> **Work to do**
Print the listing below from its opening line through the line holding "sheet-metal drive unit.", both ends included.

> **Supplied information**
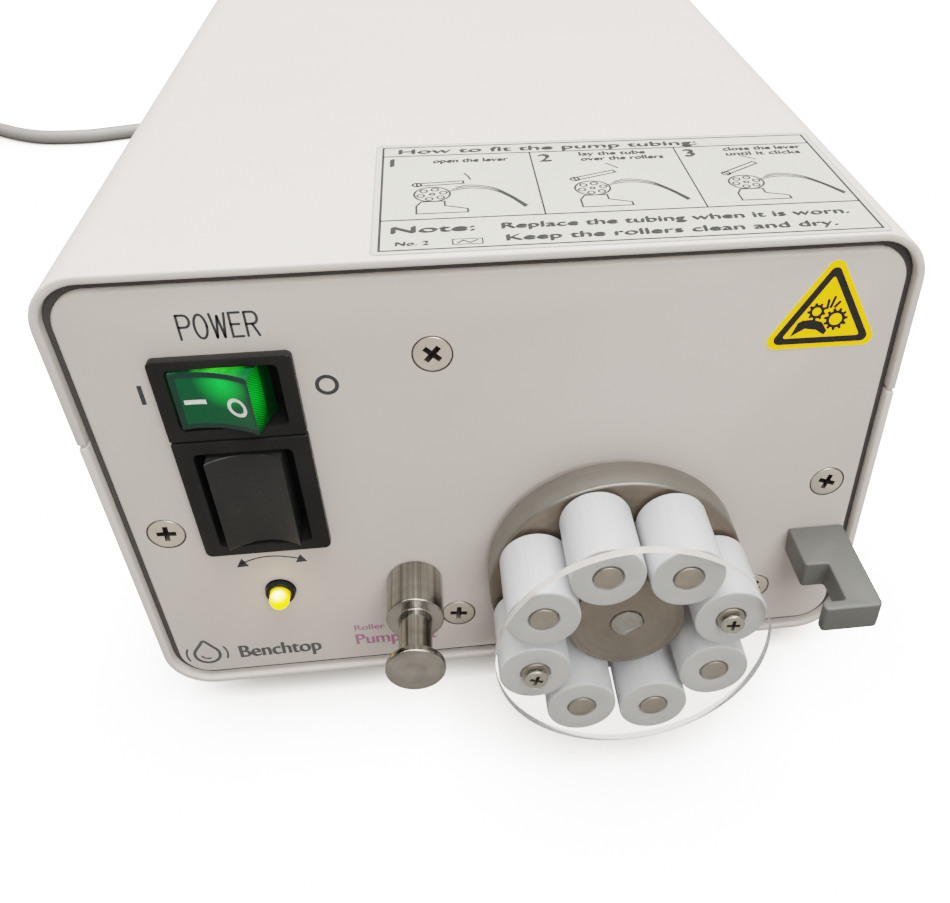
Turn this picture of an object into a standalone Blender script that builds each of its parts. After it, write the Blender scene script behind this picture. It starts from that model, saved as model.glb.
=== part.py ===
"""Bench peristaltic pump: an eight-roller head on a folded sheet-metal drive unit.

World frame: +Z up, the front panel faces -Y, the rubber feet and the mains lead stand on z = 0.
Most pieces hang from the empty panel_frame, whose origin is the middle of the front panel's
lower edge on its front face, so their places read as distances across the panel (x), into the
case (y) and up the panel (z). A negative y stands in front of the panel.
"""
import math

import bmesh
import bpy
from mathutils import Vector

MM = 0.001
GAP = 0.3 * MM             # clearance between pieces that touch
MERGE = 0.01 * MM

# Case and panel
CASE_WIDTH = 167.0 * MM
CASE_HEIGHT = 108.5 * MM   # without the feet
CASE_DEPTH = 300.0 * MM
SHEET = 1.75 * MM          # folded sheet
PANEL_GAP = 1.7 * MM       # open joint between the sheet and the panel's edge
PANEL_RECESS = 0.7 * MM    # panel face behind the rim of the sheet
PANEL_THICKNESS = 2.5 * MM
PANEL_CORNER = 7.0 * MM
SEAM_HEIGHT = 72.8 * MM    # where the cover meets the bottom shell, above the shell's underside
SEAM_GAP = 0.4 * MM
FOOT_HEIGHT = 7.0 * MM
FOOT_RADIUS = 9.0 * MM

# Screws through the panels: countersunk, 4 mm thread
SCREW_HEAD = 3.75 * MM
SCREW_CONE = 2.0 * MM
SCREW_SHANK = 2.0 * MM
SCREW_LENGTH = 11.0 * MM
PANEL_SCREWS = ((-13.1, 84.8), (-73.1, 44.9), (-13.1, 12.7), (73.1, 44.9), (60.0, 12.7))

# Rockers, side by side above the lamp
SWITCH_X = -52.35 * MM
BEZEL_FACE = 2.4 * MM      # bezel front ahead of the panel
BEZEL_WIDTH = 26.5 * MM
WELL_DEPTH = 11.6 * MM
MAINS_Z = 79.3 * MM
MAINS_BEZEL_HEIGHT = 17.6 * MM
MAINS_WELL = (20.7 * MM, 13.8 * MM)
MAINS_PIVOT_Y = 5.2 * MM
MAINS_TILT = math.radians(14.0)
DIRECTION_Z = 54.3 * MM
DIRECTION_BEZEL_HEIGHT = 30.0 * MM
DIRECTION_WELL = (19.4 * MM, 24.8 * MM)
DIRECTION_PIVOT_Y = 5.0 * MM

# Lamp
LED_X = -52.8 * MM
LED_Z = 25.5 * MM
LED_RADIUS = 2.4 * MM
LED_TIP = 5.4 * MM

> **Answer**
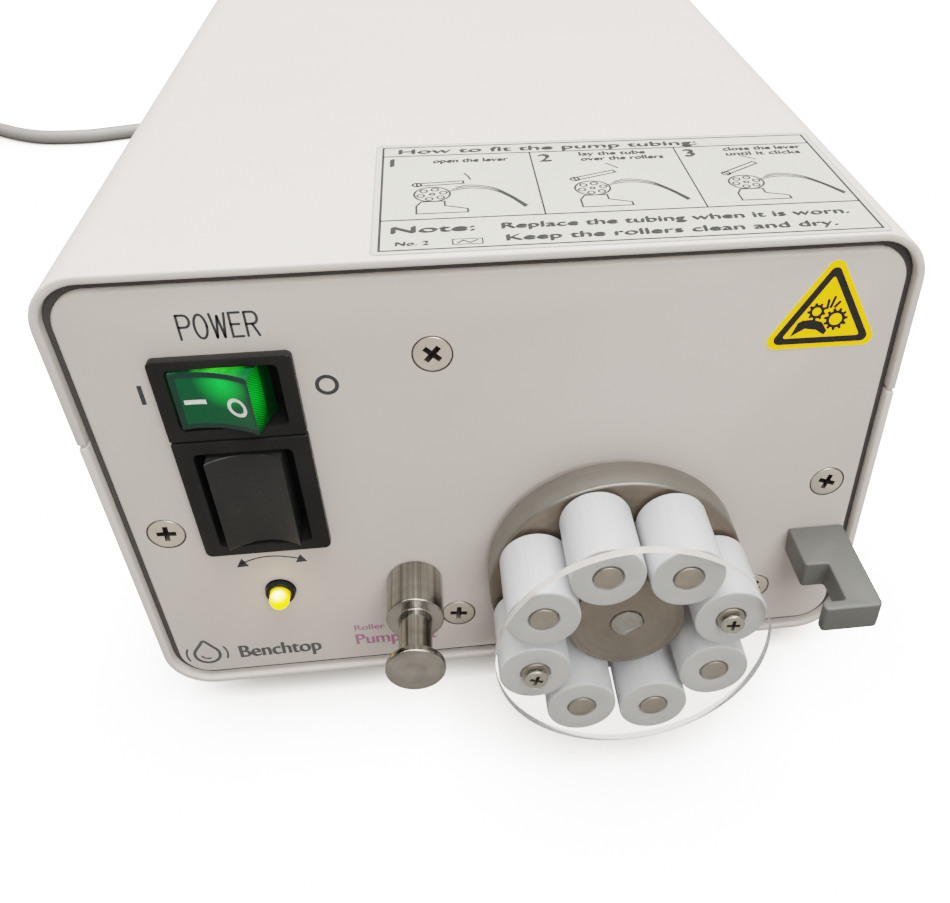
Turn this picture of an object into a standalone Blender script that builds each of its parts. After it, write the Blender scene script behind this picture. It starts from that model, saved as model.glb.
=== part.py ===
"""Bench peristaltic pump: an eight-roller head on a folded sheet-metal drive unit.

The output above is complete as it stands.